--- START ---

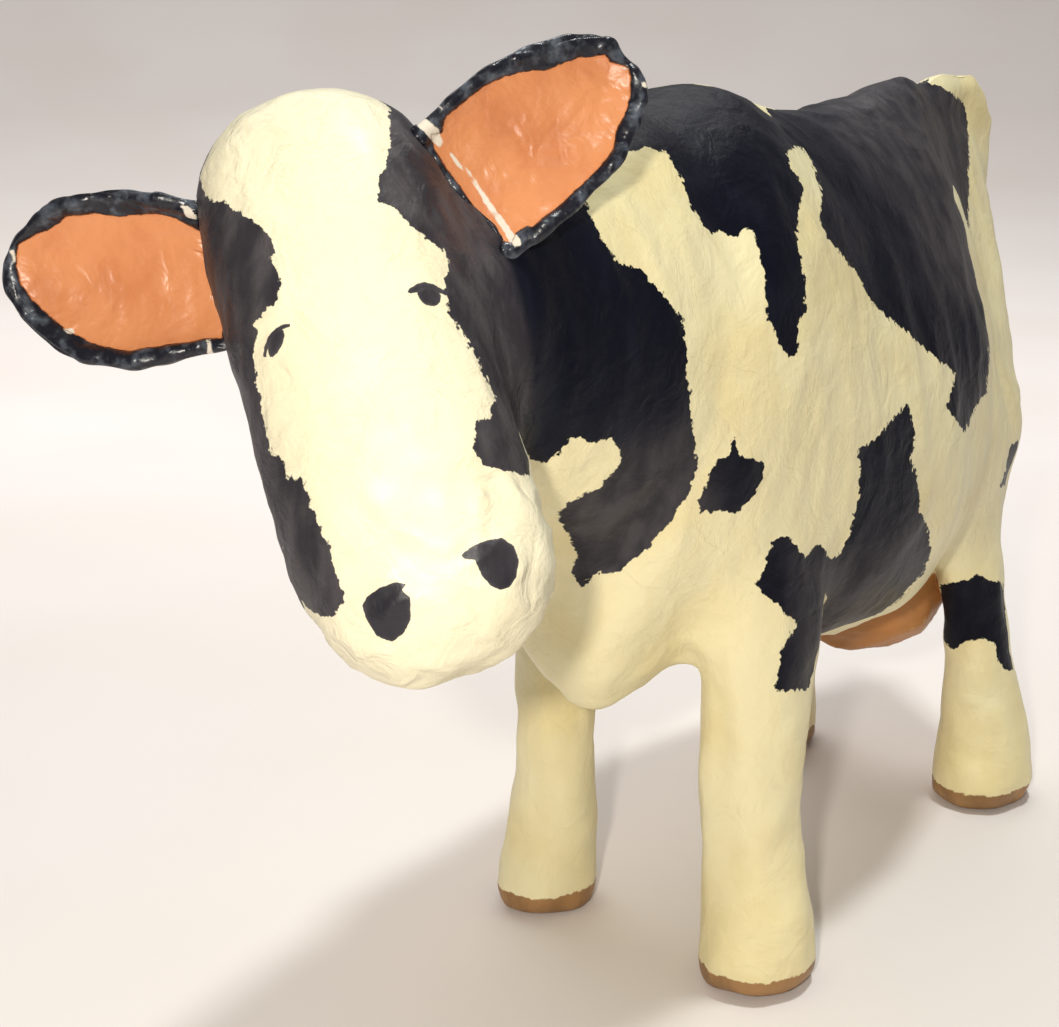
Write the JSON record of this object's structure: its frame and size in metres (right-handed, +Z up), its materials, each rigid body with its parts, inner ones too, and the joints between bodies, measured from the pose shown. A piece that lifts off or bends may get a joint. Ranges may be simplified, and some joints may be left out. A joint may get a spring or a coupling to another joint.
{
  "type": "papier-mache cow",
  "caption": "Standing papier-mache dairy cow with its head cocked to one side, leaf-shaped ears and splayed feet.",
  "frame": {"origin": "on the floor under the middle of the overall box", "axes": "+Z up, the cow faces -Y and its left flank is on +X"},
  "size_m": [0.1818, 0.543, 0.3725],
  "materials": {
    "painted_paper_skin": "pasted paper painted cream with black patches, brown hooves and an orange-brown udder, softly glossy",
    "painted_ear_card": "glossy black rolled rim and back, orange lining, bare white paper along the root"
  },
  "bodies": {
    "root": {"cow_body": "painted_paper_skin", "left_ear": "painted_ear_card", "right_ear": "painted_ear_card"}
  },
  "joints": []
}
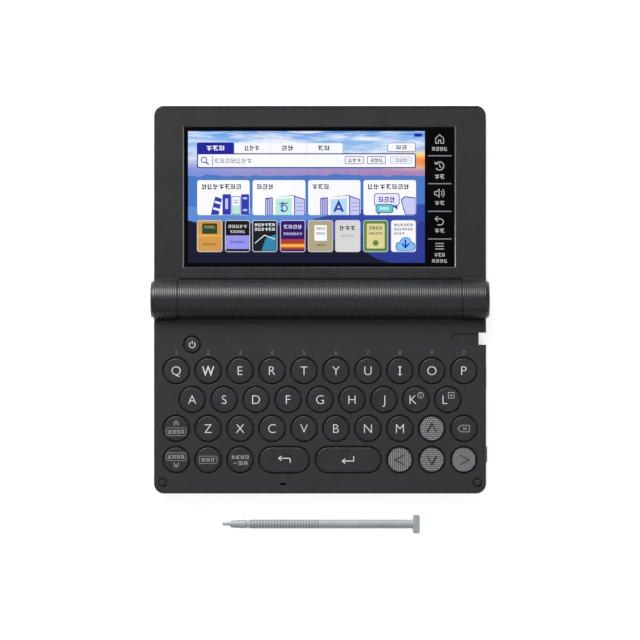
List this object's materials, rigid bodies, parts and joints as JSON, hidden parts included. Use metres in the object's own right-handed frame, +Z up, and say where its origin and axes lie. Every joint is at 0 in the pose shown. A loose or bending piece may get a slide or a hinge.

--- END ---

- _The task_
Repeat each entry word for word.

- _The solution_
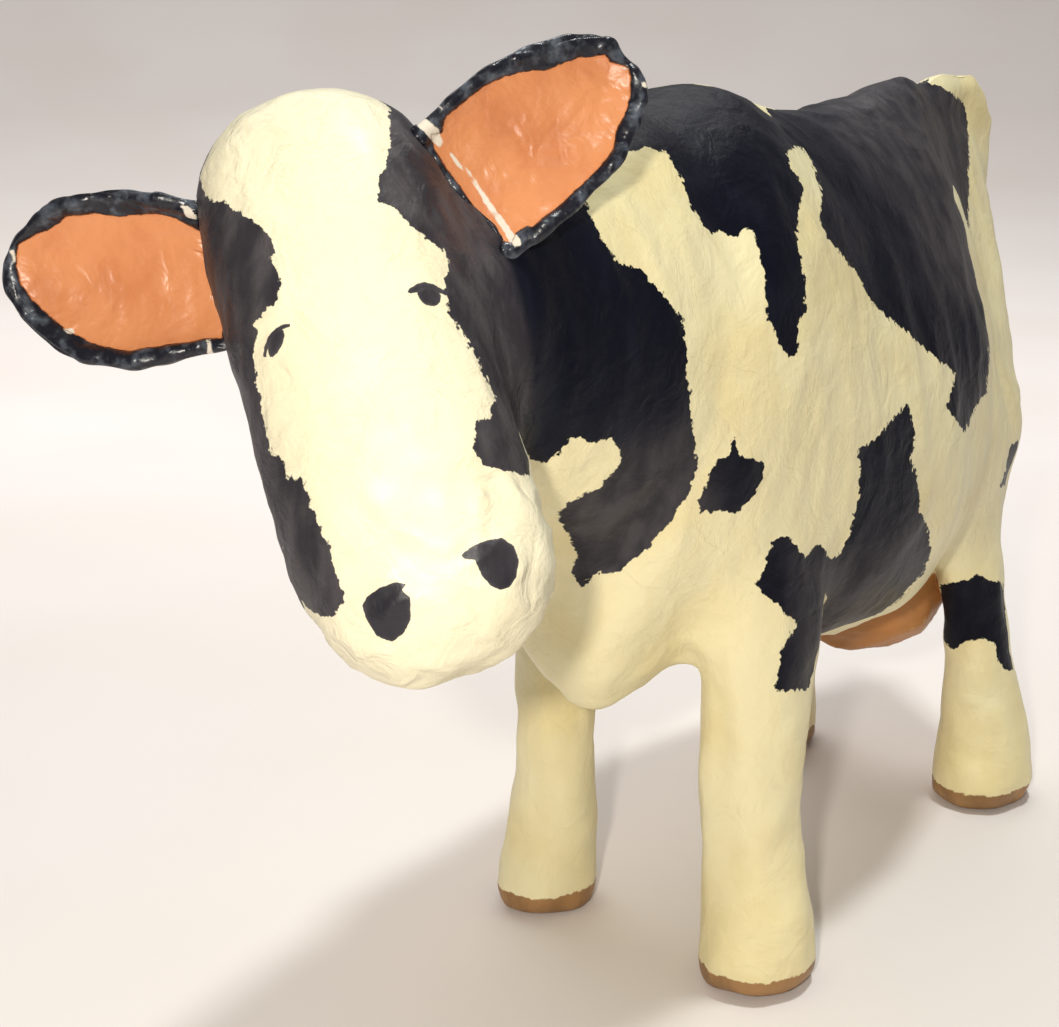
Write the JSON record of this object's structure: its frame and size in metres (right-handed, +Z up), its materials, each rigid body with its parts, inner ones too, and the joints between bodies, measured from the pose shown. A piece that lifts off or bends may get a joint. Ranges may be simplified, and some joints may be left out. A joint may get a spring or a coupling to another joint.
{
  "type": "papier-mache cow",
  "caption": "Standing papier-mache dairy cow with its head cocked to one side, leaf-shaped ears and splayed feet.",
  "frame": {"origin": "on the floor under the middle of the overall box", "axes": "+Z up, the cow faces -Y and its left flank is on +X"},
  "size_m": [0.1818, 0.543, 0.3725],
  "materials": {
    "painted_paper_skin": "pasted paper painted cream with black patches, brown hooves and an orange-brown udder, softly glossy",
    "painted_ear_card": "glossy black rolled rim and back, orange lining, bare white paper along the root"
  },
  "bodies": {
    "root": {"cow_body": "painted_paper_skin", "left_ear": "painted_ear_card", "right_ear": "painted_ear_card"}
  },
  "joints": []
}
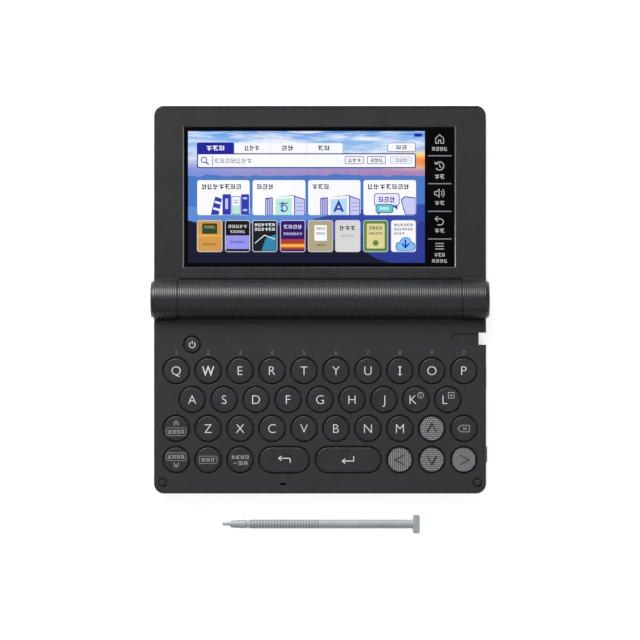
List this object's materials, rigid bodies, parts and joints as JSON, hidden parts included. Use metres in the object's own right-handed frame, +Z up, and say where its origin and axes lie. Every joint is at 0 in the pose shown. A loose or bending piece may get a slide or a hinge.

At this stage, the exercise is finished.